Brooks Range Council Opposing ‘Road to Resources’ Program

The Brooks Range Council is a grassroots movement opposing Governor Sean Parnell’s plan to develop a road to the Ambler Mining District.

The governor’s office has proposed nearly $29 million next year to advance his “Road to Resources” program, which includes $4 million for the planned road to Ambler. That money will be used for permitting and environmental work on the proposed roads, which the governor says will eventually allow access to resources near Umiat, Tanana and Ambler. The Ambler mining district is the proposed terminus of a 220-mile road from the Dalton Highway.

The governor calls the roads a chance to “grow economic opportunities” in rural Alaska and create jobs. But John Gaedeke, the chairman of the Brooks Range Council, says only industry will benefit from the roads.

The Ambler Mining District holds one of the largest undeveloped copper-zinc deposits in the world. A study commissioned by the Department of Transportation in September of last year estimated the cost of the Ambler road be $430 million, with annual maintenance costs over $8 million. The Brooks Range Council says the true cost could more than double that figure, and that the high-sulfide rock to be mined if the road is built would leech acid into the environment, harming wild fish populations and requiring costly annual cleanup long into the future.

Other critics of the road are also becoming more vocal.
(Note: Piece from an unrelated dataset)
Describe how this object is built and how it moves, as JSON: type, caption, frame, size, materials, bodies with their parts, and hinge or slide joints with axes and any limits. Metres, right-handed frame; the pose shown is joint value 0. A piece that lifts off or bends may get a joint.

The community of Bettles in July passed a resolution officially opposing the road. Gaedeke says any road should be approved by the people who live there.

And to tell the governor “what they want,” the Brooks Range Council is collecting signatures for a petition calling on the governor to abandon the project.

So far, the Brooks Range Council hasn’t received any official response from the governor’s office. If the Ambler road project stays on schedule, DOT hopes to begin the permitting process for the road in October.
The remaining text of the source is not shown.